(WRITTEN EXERCISE): Write each line out again exactly as written.
** Begin **
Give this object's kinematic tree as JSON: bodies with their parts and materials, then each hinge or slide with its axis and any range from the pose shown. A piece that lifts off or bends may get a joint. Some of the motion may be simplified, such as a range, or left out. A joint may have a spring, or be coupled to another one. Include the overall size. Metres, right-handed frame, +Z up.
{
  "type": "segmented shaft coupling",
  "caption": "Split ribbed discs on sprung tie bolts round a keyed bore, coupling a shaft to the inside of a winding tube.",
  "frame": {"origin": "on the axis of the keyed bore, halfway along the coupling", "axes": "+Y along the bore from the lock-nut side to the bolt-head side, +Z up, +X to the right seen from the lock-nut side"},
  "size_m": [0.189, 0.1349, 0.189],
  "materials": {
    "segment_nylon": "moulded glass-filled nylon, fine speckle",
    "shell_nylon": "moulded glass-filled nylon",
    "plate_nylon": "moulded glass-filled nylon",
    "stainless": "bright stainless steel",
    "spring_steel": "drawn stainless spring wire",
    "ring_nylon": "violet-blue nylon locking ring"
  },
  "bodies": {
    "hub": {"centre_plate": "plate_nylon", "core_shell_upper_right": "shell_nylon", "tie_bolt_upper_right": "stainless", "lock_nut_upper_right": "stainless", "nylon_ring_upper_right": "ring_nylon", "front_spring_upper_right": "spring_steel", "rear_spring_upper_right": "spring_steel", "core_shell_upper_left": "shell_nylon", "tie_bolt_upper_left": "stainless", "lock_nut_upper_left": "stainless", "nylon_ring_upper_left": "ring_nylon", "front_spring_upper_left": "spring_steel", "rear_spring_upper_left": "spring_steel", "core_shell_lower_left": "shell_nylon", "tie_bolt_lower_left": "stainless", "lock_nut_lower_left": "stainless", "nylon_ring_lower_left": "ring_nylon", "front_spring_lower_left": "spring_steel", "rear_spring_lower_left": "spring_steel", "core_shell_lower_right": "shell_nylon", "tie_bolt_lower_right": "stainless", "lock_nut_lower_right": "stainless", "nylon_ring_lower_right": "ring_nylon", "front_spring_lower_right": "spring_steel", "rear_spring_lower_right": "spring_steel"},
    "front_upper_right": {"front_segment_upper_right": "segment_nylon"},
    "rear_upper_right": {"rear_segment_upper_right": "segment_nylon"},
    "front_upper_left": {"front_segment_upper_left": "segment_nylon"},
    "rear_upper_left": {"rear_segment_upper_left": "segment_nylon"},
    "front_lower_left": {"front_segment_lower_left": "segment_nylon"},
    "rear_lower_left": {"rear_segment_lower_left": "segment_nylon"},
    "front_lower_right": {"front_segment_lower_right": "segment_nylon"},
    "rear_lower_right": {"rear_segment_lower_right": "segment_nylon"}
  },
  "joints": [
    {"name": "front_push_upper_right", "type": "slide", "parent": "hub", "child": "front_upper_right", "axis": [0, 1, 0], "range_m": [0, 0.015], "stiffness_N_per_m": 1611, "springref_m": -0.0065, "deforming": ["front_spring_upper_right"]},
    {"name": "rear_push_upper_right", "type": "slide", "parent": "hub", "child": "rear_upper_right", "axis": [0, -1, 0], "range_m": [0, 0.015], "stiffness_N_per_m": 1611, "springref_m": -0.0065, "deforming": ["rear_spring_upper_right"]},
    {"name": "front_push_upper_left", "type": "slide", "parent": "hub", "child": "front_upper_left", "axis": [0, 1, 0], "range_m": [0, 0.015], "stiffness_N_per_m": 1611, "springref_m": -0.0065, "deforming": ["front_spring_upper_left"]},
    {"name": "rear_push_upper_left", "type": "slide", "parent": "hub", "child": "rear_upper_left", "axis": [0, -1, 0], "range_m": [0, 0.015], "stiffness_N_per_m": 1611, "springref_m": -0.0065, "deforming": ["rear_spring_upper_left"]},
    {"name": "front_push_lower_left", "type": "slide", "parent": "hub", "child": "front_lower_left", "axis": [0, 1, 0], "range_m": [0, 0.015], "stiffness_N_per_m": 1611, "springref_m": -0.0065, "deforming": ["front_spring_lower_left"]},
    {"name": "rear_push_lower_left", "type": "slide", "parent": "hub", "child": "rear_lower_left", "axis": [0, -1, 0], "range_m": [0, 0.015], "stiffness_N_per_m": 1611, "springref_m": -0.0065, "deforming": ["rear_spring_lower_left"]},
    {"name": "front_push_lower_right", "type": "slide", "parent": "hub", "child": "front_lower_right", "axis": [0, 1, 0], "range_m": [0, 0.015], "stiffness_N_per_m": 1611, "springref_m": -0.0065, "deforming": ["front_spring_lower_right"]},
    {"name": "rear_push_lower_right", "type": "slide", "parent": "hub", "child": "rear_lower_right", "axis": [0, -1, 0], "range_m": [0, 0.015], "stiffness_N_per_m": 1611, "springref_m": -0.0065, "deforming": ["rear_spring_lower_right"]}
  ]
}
** End **
(EXPECTED OUTPUT):
Give this object's kinematic tree as JSON: bodies with their parts and materials, then each hinge or slide with its axis and any range from the pose shown. A piece that lifts off or bends may get a joint. Some of the motion may be simplified, such as a range, or left out. A joint may have a spring, or be coupled to another one. Include the overall size. Metres, right-handed frame, +Z up.
{
  "type": "segmented shaft coupling",
  "caption": "Split ribbed discs on sprung tie bolts round a keyed bore, coupling a shaft to the inside of a winding tube.",
  "frame": {"origin": "on the axis of the keyed bore, halfway along the coupling", "axes": "+Y along the bore from the lock-nut side to the bolt-head side, +Z up, +X to the right seen from the lock-nut side"},
  "size_m": [0.189, 0.1349, 0.189],
  "materials": {
    "segment_nylon": "moulded glass-filled nylon, fine speckle",
    "shell_nylon": "moulded glass-filled nylon",
    "plate_nylon": "moulded glass-filled nylon",
    "stainless": "bright stainless steel",
    "spring_steel": "drawn stainless spring wire",
    "ring_nylon": "violet-blue nylon locking ring"
  },
  "bodies": {
    "hub": {"centre_plate": "plate_nylon", "core_shell_upper_right": "shell_nylon", "tie_bolt_upper_right": "stainless", "lock_nut_upper_right": "stainless", "nylon_ring_upper_right": "ring_nylon", "front_spring_upper_right": "spring_steel", "rear_spring_upper_right": "spring_steel", "core_shell_upper_left": "shell_nylon", "tie_bolt_upper_left": "stainless", "lock_nut_upper_left": "stainless", "nylon_ring_upper_left": "ring_nylon", "front_spring_upper_left": "spring_steel", "rear_spring_upper_left": "spring_steel", "core_shell_lower_left": "shell_nylon", "tie_bolt_lower_left": "stainless", "lock_nut_lower_left": "stainless", "nylon_ring_lower_left": "ring_nylon", "front_spring_lower_left": "spring_steel", "rear_spring_lower_left": "spring_steel", "core_shell_lower_right": "shell_nylon", "tie_bolt_lower_right": "stainless", "lock_nut_lower_right": "stainless", "nylon_ring_lower_right": "ring_nylon", "front_spring_lower_right": "spring_steel", "rear_spring_lower_right": "spring_steel"},
    "front_upper_right": {"front_segment_upper_right": "segment_nylon"},
    "rear_upper_right": {"rear_segment_upper_right": "segment_nylon"},
    "front_upper_left": {"front_segment_upper_left": "segment_nylon"},
    "rear_upper_left": {"rear_segment_upper_left": "segment_nylon"},
    "front_lower_left": {"front_segment_lower_left": "segment_nylon"},
    "rear_lower_left": {"rear_segment_lower_left": "segment_nylon"},
    "front_lower_right": {"front_segment_lower_right": "segment_nylon"},
    "rear_lower_right": {"rear_segment_lower_right": "segment_nylon"}
  },
  "joints": [
    {"name": "front_push_upper_right", "type": "slide", "parent": "hub", "child": "front_upper_right", "axis": [0, 1, 0], "range_m": [0, 0.015], "stiffness_N_per_m": 1611, "springref_m": -0.0065, "deforming": ["front_spring_upper_right"]},
    {"name": "rear_push_upper_right", "type": "slide", "parent": "hub", "child": "rear_upper_right", "axis": [0, -1, 0], "range_m": [0, 0.015], "stiffness_N_per_m": 1611, "springref_m": -0.0065, "deforming": ["rear_spring_upper_right"]},
    {"name": "front_push_upper_left", "type": "slide", "parent": "hub", "child": "front_upper_left", "axis": [0, 1, 0], "range_m": [0, 0.015], "stiffness_N_per_m": 1611, "springref_m": -0.0065, "deforming": ["front_spring_upper_left"]},
    {"name": "rear_push_upper_left", "type": "slide", "parent": "hub", "child": "rear_upper_left", "axis": [0, -1, 0], "range_m": [0, 0.015], "stiffness_N_per_m": 1611, "springref_m": -0.0065, "deforming": ["rear_spring_upper_left"]},
    {"name": "front_push_lower_left", "type": "slide", "parent": "hub", "child": "front_lower_left", "axis": [0, 1, 0], "range_m": [0, 0.015], "stiffness_N_per_m": 1611, "springref_m": -0.0065, "deforming": ["front_spring_lower_left"]},
    {"name": "rear_push_lower_left", "type": "slide", "parent": "hub", "child": "rear_lower_left", "axis": [0, -1, 0], "range_m": [0, 0.015], "stiffness_N_per_m": 1611, "springref_m": -0.0065, "deforming": ["rear_spring_lower_left"]},
    {"name": "front_push_lower_right", "type": "slide", "parent": "hub", "child": "front_lower_right", "axis": [0, 1, 0], "range_m": [0, 0.015], "stiffness_N_per_m": 1611, "springref_m": -0.0065, "deforming": ["front_spring_lower_right"]},
    {"name": "rear_push_lower_right", "type": "slide", "parent": "hub", "child": "rear_lower_right", "axis": [0, -1, 0], "range_m": [0, 0.015], "stiffness_N_per_m": 1611, "springref_m": -0.0065, "deforming": ["rear_spring_lower_right"]}
  ]
}